Jaksa lalu menggali soal alasan banyaknya hakim senior meminta untuk menangani perkara tersebut. Namun, Djuyamto mengaku tak mengetahuinya, dia juga tak berani untuk mendalami soal tersebut.
Djuyamto hanya mengaku bertanya seputar asal usul perkara tersebut yang ternyata juga menjadi atensi ‘pimpinan’.
“Ketika beliau menyampaikan perkara ini banyak diminta oleh hakim senior, saya spontan bertanya, ‘perkara ini memang dari siapa Pak Ketua?’ Dijawab oleh beliau, ‘dari atas, pimpinan’, pokoknya gitu,” ujar Djuyamto.
Kasus Suap Vonis Lepas CPO
Dalam kasus itu, tiga orang hakim yang menjatuhkan vonis lepas dalam perkara persetujuan ekspor crude palm oil (CPO) didakwa menerima suap dan gratifikasi.
Ketiga hakim tersebut yakni Djuyamto, Agam Syarief, dan Ali Muhtarom. Mereka didakwa menerima suap secara bersama-sama dengan eks Wakil Ketua PN Jakarta Pusat, Muhammad Arif Nuryanta, dan mantan Panitera Muda PN Jakarta Pusat, Wahyu Gunawan.
Kelimanya didakwa menerima total uang suap sebesar Rp 40 miliar dalam menjatuhkan vonis lepas perkara persetujuan ekspor CPO tersebut.

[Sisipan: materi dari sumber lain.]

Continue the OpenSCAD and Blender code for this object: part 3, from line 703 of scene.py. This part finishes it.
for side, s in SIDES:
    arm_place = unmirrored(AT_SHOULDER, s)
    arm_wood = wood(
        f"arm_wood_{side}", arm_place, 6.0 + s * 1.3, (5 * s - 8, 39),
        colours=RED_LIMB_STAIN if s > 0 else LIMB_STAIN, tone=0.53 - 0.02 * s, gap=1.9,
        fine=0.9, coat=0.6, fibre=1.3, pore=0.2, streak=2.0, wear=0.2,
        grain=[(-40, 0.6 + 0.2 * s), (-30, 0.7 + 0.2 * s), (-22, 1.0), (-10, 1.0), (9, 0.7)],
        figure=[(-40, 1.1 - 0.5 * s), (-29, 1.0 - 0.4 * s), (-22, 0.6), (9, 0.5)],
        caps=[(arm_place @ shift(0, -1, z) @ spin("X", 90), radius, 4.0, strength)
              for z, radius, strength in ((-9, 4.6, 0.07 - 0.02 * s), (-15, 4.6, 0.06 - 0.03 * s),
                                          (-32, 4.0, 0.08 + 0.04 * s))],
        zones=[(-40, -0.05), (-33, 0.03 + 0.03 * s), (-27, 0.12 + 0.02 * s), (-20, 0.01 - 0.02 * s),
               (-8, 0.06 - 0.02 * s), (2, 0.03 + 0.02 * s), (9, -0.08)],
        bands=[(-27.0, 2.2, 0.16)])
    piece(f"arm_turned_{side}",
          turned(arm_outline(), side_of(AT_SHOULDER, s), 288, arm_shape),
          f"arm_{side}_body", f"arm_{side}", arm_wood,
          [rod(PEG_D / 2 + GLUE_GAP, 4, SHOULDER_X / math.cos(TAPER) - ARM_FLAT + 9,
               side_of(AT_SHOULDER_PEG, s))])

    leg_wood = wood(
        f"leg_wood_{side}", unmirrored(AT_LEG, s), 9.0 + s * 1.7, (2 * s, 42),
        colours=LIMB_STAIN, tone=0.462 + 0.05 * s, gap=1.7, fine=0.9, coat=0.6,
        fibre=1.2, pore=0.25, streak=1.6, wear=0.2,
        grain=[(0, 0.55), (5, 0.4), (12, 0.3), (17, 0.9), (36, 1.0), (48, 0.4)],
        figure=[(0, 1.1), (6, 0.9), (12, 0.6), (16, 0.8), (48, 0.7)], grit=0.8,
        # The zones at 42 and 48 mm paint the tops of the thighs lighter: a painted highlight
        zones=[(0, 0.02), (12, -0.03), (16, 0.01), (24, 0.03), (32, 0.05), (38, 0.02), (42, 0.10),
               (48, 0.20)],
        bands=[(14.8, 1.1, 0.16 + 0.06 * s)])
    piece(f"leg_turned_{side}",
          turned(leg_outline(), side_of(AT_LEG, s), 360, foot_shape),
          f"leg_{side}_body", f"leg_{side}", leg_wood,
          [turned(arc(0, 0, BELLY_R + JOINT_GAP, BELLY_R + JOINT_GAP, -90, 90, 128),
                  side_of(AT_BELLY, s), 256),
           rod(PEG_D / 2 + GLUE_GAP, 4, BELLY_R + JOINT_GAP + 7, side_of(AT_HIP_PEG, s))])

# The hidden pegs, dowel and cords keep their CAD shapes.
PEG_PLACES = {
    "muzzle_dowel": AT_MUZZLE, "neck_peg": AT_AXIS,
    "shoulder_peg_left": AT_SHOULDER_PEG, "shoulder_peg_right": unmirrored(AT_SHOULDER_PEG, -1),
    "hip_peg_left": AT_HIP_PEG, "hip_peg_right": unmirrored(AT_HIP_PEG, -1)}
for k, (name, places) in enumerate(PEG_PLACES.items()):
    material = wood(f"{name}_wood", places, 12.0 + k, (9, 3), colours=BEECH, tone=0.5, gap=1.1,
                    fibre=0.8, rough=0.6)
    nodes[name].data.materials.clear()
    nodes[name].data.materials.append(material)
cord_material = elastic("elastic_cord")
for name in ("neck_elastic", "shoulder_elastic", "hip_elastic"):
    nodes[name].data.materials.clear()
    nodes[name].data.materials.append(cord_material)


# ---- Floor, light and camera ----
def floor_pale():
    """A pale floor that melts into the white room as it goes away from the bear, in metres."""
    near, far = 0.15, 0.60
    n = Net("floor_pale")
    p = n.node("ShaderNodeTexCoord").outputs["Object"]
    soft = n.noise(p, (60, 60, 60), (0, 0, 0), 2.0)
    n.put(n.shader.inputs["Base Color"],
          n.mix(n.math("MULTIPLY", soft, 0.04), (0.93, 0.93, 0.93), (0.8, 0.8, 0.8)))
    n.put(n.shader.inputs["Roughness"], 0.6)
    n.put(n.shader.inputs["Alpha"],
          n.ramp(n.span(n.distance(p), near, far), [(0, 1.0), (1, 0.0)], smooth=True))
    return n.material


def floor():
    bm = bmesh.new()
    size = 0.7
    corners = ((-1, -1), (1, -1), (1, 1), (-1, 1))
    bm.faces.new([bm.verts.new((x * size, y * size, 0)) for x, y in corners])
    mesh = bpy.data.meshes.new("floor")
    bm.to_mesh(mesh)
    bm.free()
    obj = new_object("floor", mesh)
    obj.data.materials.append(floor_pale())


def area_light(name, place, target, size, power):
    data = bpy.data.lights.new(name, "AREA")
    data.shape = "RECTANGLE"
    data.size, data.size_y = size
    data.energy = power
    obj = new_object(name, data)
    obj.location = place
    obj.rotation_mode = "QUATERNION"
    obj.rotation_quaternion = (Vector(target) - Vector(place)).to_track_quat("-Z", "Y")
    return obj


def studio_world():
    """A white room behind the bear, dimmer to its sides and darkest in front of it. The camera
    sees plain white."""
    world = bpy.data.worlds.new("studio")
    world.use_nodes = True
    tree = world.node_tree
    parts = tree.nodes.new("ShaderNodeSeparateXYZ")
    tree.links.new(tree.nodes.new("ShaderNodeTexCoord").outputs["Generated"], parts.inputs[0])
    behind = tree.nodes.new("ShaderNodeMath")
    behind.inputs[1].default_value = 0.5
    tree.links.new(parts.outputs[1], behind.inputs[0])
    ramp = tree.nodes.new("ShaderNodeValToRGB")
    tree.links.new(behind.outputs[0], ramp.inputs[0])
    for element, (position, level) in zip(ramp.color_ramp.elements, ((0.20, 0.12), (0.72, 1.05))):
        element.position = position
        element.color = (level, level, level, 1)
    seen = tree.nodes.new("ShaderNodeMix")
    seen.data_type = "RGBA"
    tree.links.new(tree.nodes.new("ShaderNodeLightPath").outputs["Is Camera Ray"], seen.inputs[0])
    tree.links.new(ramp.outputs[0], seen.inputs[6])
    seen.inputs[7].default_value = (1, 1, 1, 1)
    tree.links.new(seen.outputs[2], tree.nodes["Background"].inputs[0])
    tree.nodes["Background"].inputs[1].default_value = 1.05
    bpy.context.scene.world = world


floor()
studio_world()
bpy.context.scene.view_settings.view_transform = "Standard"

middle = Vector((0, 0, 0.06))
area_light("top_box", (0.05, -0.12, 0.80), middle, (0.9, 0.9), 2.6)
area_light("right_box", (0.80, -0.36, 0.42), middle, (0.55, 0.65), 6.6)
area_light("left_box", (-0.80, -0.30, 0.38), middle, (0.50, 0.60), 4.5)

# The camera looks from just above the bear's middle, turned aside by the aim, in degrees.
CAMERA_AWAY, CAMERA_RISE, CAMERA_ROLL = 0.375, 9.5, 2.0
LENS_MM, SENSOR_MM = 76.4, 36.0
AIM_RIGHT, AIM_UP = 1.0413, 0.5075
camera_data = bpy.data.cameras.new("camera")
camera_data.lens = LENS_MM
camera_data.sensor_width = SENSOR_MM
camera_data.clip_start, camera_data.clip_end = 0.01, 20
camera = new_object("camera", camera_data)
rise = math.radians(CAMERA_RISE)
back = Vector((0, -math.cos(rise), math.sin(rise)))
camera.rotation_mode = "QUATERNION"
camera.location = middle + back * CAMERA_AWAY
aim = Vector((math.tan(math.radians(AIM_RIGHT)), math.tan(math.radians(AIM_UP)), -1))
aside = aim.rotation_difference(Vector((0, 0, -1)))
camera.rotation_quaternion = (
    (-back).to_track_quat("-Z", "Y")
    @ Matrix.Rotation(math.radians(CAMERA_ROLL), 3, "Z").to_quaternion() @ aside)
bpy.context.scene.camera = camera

Dalam dakwaannya, jaksa menyebut uang diduga suap tersebut diterima dari Ariyanto, Marcella Santoso, Junaedi Saibih, dan M. Syafe’i selaku advokat atau pihak yang mewakili kepentingan terdakwa korporasi Wilmar Group, Permata Hijau Group, dan Musim Mas Group.
Uang suap senilai Rp 40 miliar itu kemudian dibagi-bagi oleh Arif, Wahyu, dan tiga orang hakim yang mengadili perkara persetujuan ekspor CPO tersebut.
Rinciannya, yakni Arif didakwa menerima bagian suap sebesar Rp 15,7 miliar, Wahyu menerima sekitar Rp 2,4 miliar, Djuyamto menerima bagian Rp 9,5 miliar, serta Agam Syarief dan Ali Muhtarom masing-masing mendapatkan bagian uang suap senilai Rp 6,2 miliar.
Untuk Arif, ia didakwa dengan Pasal 12 huruf c atau Pasal 6 ayat (2) atau Pasal 12 huruf a atau Pasal 12 huruf b atau Pasal 5 ayat (2) atau Pasal 11 atau Pasal 12B juncto Pasal 18 UU Tipikor juncto Pasal 55 ayat (1) ke-1 KUHP.
Sementara itu, Wahyu didakwa melanggar Pasal 12 huruf a atau Pasal 12 huruf b atau Pasal 6 ayat (2) atau Pasal 5 ayat (2) atau Pasal 11 atau Pasal 12B juncto Pasal 18 UU Tipikor juncto Pasal 55 ayat (1) ke-1 KUHP.
Kemudian, Djuyamto, Agam, dan Ali didakwa melanggar Pasal 12 huruf c atau Pasal 6 ayat (2) atau Pasal 12B juncto Pasal 18 UU Tipikor juncto Pasal 55 ayat (1) ke-1 KUHP.